== DATA EXCERPT ==
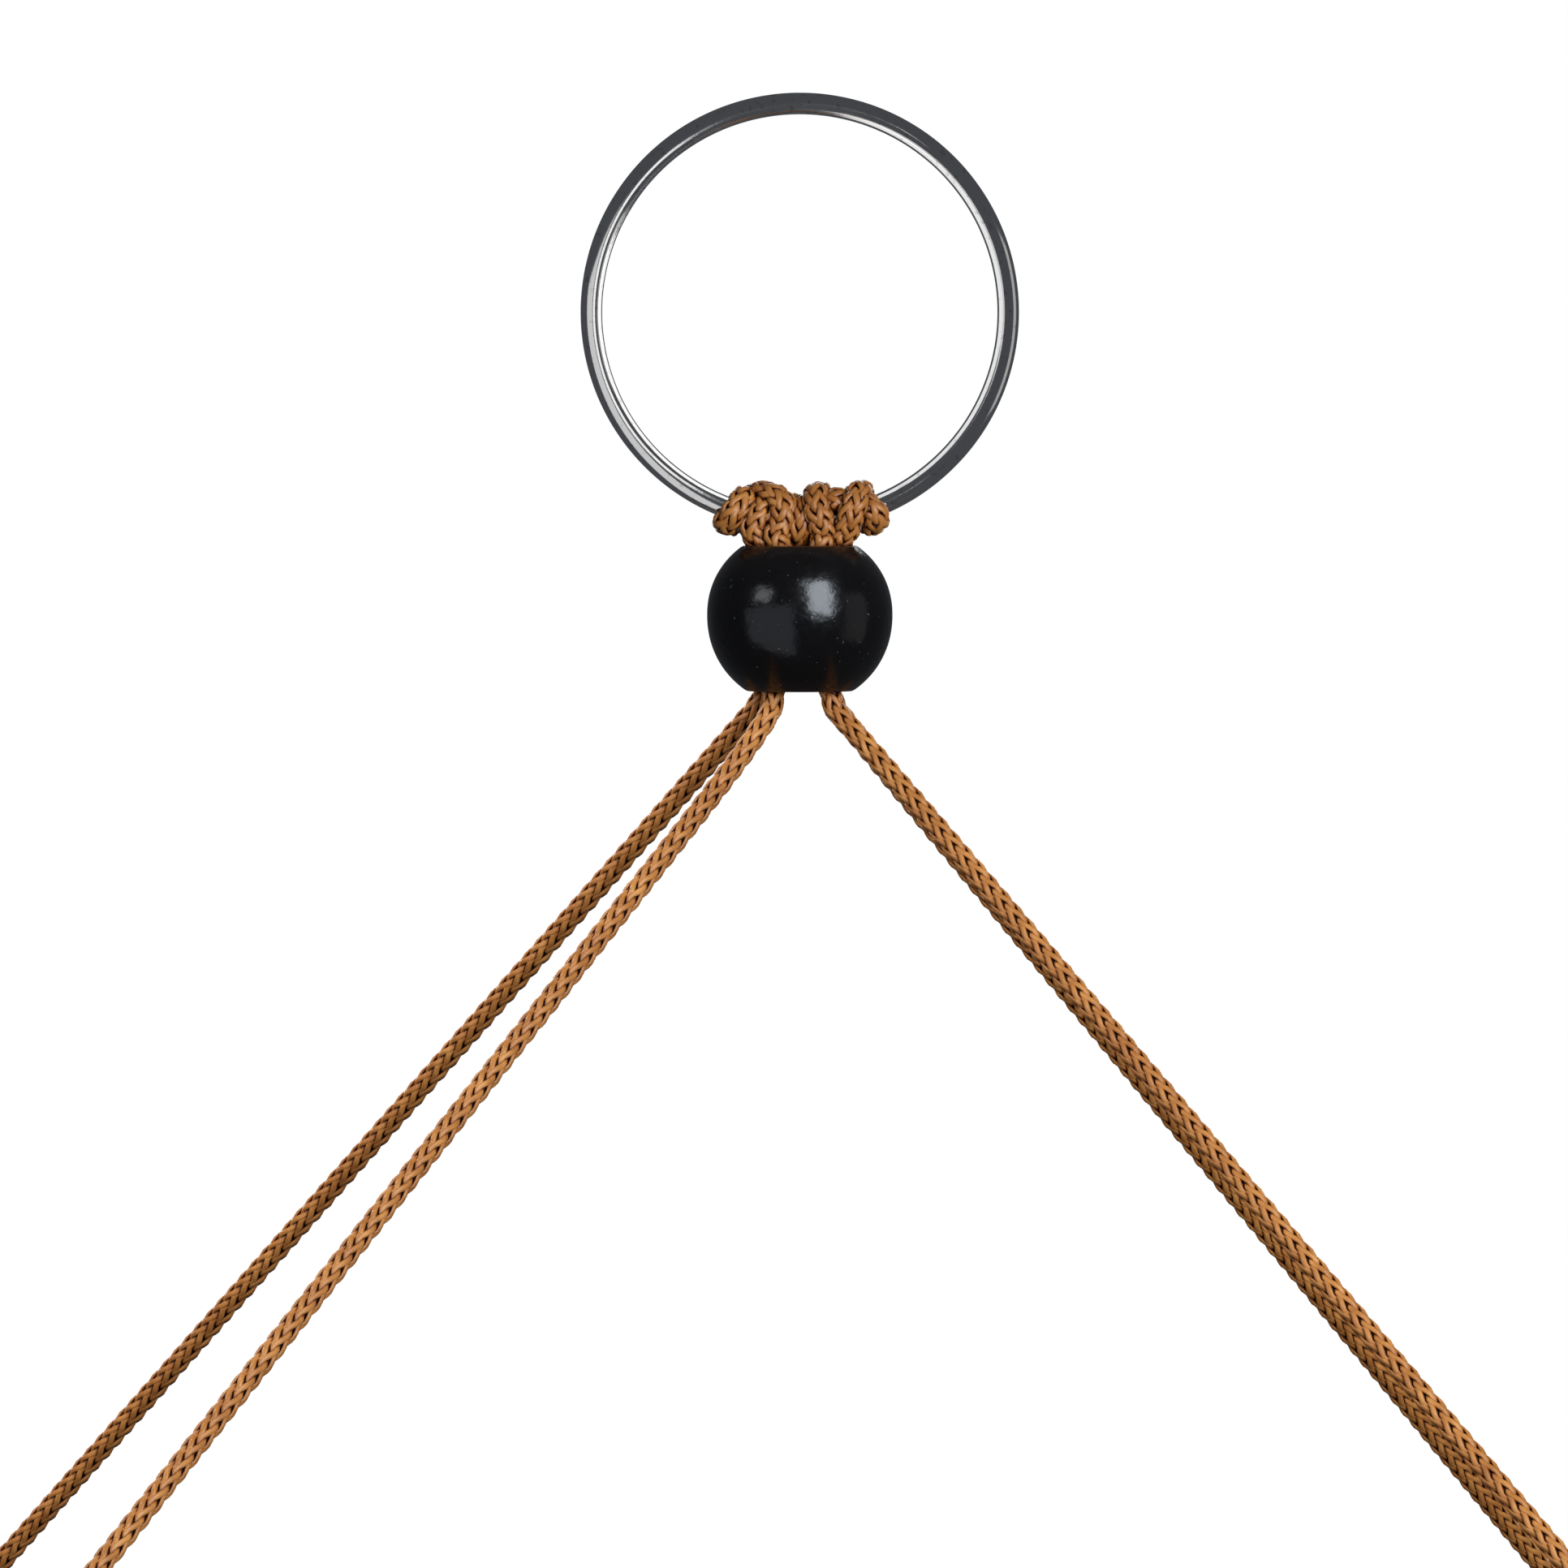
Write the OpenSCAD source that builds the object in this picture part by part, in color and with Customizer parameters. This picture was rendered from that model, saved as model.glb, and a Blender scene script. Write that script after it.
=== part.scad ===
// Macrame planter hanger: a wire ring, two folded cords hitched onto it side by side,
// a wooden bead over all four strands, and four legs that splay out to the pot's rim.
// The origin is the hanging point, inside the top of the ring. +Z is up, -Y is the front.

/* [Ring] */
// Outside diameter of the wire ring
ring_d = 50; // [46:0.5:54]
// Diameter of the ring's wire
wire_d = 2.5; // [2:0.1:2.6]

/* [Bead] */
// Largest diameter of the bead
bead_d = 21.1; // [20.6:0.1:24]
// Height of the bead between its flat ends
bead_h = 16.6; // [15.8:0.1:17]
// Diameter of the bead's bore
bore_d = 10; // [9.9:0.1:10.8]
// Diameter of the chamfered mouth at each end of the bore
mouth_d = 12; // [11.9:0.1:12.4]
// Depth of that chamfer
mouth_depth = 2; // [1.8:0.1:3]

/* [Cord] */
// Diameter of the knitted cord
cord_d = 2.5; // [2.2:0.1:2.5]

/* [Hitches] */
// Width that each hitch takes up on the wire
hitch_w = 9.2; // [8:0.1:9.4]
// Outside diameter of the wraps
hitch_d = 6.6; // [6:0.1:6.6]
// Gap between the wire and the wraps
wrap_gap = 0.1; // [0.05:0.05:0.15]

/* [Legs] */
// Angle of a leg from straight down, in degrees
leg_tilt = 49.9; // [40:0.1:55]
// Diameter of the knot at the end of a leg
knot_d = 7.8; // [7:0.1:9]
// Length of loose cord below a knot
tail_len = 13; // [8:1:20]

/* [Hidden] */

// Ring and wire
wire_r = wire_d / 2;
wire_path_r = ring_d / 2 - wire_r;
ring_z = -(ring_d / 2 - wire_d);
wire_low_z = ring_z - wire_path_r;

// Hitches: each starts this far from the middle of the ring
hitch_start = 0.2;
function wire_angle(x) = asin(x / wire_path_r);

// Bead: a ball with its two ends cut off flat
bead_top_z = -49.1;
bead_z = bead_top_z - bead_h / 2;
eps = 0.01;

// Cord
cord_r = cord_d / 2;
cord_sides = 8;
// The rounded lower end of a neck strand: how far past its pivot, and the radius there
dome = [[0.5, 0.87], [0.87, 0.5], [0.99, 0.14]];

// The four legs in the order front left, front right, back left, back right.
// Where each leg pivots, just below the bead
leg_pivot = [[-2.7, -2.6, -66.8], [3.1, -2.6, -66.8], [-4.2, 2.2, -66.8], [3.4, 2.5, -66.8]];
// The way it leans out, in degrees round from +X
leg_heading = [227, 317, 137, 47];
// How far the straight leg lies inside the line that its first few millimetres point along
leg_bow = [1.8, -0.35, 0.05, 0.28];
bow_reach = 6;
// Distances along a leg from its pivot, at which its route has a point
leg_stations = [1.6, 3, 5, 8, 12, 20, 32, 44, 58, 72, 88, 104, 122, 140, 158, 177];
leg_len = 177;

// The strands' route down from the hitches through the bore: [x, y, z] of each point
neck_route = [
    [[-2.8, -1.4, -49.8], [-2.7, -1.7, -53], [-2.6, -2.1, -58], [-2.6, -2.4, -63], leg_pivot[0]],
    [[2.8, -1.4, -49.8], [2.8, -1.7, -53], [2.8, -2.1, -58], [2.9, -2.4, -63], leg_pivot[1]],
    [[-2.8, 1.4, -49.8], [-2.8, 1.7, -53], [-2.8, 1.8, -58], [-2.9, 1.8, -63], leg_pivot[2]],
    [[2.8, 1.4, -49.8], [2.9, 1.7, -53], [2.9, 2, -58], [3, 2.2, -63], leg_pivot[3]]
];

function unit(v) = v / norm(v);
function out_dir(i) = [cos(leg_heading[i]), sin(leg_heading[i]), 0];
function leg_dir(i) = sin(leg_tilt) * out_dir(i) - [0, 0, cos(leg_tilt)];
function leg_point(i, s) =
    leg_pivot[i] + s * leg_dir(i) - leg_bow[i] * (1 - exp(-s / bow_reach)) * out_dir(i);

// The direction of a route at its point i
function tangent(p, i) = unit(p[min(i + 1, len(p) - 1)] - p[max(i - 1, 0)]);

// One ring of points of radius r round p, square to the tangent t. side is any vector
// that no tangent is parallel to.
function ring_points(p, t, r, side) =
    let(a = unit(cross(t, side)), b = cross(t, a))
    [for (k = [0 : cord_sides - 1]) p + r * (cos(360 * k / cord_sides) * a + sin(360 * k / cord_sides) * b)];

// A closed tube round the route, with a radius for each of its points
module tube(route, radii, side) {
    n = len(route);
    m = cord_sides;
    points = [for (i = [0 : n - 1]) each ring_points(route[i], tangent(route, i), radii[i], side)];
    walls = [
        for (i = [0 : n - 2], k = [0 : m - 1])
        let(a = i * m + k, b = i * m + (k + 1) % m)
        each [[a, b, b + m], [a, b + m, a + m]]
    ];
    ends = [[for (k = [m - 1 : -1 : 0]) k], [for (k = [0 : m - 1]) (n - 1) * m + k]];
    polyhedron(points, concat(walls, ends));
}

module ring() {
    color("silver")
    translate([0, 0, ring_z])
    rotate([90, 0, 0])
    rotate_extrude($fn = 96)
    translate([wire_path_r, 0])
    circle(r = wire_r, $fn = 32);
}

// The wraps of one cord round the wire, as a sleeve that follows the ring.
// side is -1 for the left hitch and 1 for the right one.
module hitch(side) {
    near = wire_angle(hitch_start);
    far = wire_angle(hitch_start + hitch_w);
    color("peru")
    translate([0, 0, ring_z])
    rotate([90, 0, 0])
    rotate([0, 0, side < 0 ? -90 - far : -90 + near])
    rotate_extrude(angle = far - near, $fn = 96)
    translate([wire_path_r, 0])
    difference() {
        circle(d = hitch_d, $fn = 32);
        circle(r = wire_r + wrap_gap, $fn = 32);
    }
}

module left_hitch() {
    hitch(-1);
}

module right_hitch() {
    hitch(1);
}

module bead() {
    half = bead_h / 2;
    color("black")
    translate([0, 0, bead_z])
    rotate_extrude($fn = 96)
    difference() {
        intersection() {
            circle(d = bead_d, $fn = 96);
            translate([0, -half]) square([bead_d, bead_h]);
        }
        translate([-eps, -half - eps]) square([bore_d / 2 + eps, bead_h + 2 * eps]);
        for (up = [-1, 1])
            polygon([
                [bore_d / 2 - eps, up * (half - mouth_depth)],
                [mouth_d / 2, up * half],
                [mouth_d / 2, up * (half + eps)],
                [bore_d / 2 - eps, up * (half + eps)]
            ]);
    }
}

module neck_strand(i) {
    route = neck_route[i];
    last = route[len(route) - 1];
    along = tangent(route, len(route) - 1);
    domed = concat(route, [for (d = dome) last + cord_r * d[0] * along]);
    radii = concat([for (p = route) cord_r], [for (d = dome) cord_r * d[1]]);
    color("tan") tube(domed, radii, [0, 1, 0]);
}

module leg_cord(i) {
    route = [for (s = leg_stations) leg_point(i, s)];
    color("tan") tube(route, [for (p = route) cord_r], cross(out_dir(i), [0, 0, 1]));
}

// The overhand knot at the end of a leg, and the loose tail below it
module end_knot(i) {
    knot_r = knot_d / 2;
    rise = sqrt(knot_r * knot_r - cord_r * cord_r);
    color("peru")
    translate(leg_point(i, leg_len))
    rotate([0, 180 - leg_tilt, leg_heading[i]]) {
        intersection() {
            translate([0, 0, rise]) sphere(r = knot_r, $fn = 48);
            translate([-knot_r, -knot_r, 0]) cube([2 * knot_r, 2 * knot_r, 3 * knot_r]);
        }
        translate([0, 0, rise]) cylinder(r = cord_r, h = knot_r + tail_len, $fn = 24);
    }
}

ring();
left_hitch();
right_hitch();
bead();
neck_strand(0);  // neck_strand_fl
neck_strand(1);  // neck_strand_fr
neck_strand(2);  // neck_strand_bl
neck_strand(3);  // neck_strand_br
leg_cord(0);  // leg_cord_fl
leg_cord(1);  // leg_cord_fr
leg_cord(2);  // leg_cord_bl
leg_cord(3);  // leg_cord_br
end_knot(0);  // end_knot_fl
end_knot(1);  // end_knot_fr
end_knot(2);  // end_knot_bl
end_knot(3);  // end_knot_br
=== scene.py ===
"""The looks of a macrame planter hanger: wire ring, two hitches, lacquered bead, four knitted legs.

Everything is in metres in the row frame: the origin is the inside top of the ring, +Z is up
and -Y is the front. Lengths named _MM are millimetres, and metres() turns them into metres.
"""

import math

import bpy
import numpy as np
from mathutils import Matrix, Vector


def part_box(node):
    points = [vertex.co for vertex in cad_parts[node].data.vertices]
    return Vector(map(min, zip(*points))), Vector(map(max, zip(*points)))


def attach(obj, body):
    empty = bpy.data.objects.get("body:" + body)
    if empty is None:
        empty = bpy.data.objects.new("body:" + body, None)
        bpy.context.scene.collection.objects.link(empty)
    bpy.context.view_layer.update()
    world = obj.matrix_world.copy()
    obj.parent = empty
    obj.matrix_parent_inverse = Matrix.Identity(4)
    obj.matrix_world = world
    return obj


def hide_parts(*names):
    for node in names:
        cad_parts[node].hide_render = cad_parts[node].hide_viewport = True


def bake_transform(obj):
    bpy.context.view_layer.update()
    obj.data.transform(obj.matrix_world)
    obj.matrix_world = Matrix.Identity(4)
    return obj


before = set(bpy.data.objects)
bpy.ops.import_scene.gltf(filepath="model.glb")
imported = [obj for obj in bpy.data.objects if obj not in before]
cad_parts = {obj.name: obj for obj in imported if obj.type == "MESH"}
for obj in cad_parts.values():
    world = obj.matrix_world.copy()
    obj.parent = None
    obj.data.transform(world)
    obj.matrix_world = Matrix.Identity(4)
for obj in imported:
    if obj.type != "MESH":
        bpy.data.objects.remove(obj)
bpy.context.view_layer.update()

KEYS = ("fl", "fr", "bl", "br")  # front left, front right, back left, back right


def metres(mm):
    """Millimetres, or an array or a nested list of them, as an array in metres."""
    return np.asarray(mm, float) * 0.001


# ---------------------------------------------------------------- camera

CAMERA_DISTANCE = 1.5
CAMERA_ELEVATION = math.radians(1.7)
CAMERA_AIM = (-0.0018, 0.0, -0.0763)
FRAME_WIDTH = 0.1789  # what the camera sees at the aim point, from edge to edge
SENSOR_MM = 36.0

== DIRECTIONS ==
Restate the listing exactly, starting at its first line and ending at the line where "wire_d = 2.5; // [2:0.1:2.6]" occurs; include both and no other lines.

== EXERCISE ANSWER ==
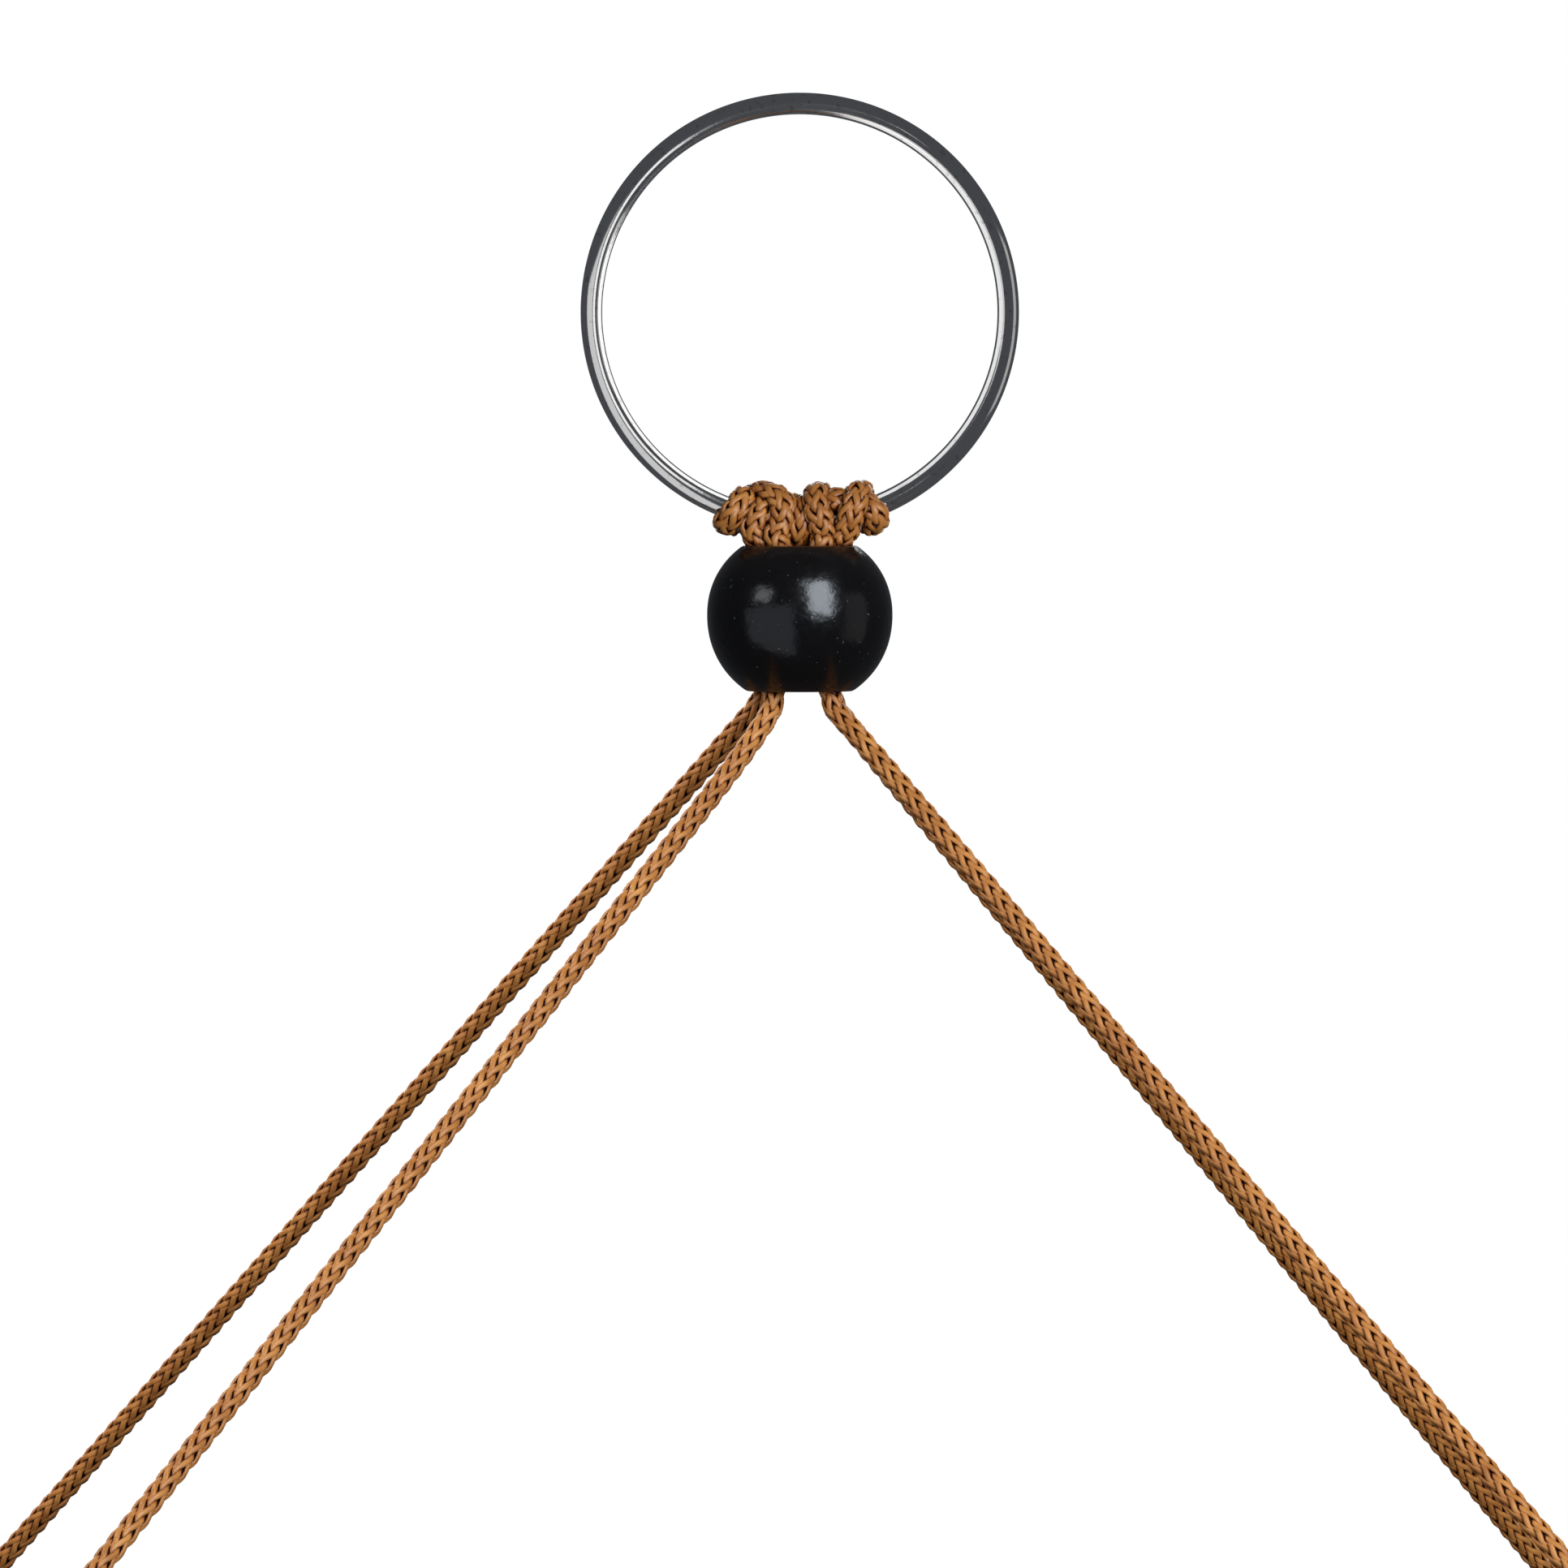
Write the OpenSCAD source that builds the object in this picture part by part, in color and with Customizer parameters. This picture was rendered from that model, saved as model.glb, and a Blender scene script. Write that script after it.
=== part.scad ===
// Macrame planter hanger: a wire ring, two folded cords hitched onto it side by side,
// a wooden bead over all four strands, and four legs that splay out to the pot's rim.
// The origin is the hanging point, inside the top of the ring. +Z is up, -Y is the front.

/* [Ring] */
// Outside diameter of the wire ring
ring_d = 50; // [46:0.5:54]
// Diameter of the ring's wire
wire_d = 2.5; // [2:0.1:2.6]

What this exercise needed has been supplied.